In the Catholic paradigm, that visible unity remains, in the institutional unity of the Catholic Church. In the Catholic paradigm there can be schism from the Church, without that schism destroying the visible unity of the institution which is the Catholic Church, while it is truly the case that Christians are thereby (through that schism) divided from each other. Matt's paradigm either makes visible unity a merely contingent mark of a no-longer existing visible Church, or an essential (but worthless) mark of an invisible Church. If he replies, "No, I think the visible Church still exists, only in a divided state", the difficulty for his position is that it is indistinguishable from the notion that the Church per se is invisible, though having some embodied 'members' who are visible.

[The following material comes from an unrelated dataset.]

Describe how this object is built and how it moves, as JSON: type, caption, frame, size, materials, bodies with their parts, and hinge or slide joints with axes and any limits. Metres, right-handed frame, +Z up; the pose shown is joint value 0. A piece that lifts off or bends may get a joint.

In sum, Catholics agree that Apostolicity has both formal and material aspects (i.e. doctrine and sacramental succession). Catholics agree that the Church is Catholic, but for Catholics, the term 'catholic' does not include what heretics and schismatics taught (insofar as it differed from orthodoxy). So we need a means of clearly distinguishing between orthodoxy and heresy in order to determine whose beliefs/practices count as belonging to the extension of the term 'catholic'. If we are going exclude the Council of Trent from the extension of 'catholic', for example, then why include Nicea? Otherwise the term 'catholic' just becomes a catch-all, containing everything, and thus containing nothing, or containing only what 'our' particular tradition thinks it should contain. And then we would have many different versions of 'catholic', making the term worthless. Catholics also agree that the Church is One. We believe that the visible Church is one, even while Christians of various traditions are separated from her in various respects. If the visible Church were not one, there would be no visible Church; there would only be visible [particular] Churches (see Pope Benedict's comment here about the Catholic Church not being a "federation of Churches"). But Christ founded only one Church (Matt. 16:18), because Christ has only one Bride. So the visible Church must be one. Matt's position thus faces the challenge of distinguishing itself from the notion that the Church per se is invisible, but having some embodied 'members' who are visible.

I hope my comments here may stimulate some discussion for the sake of bringing reconciliation and unity between Presbyterians and Catholics, after almost 500 years of being divided. May the Lord Jesus make us one. In the name of the Father, and the Son, and the Holy Spirit.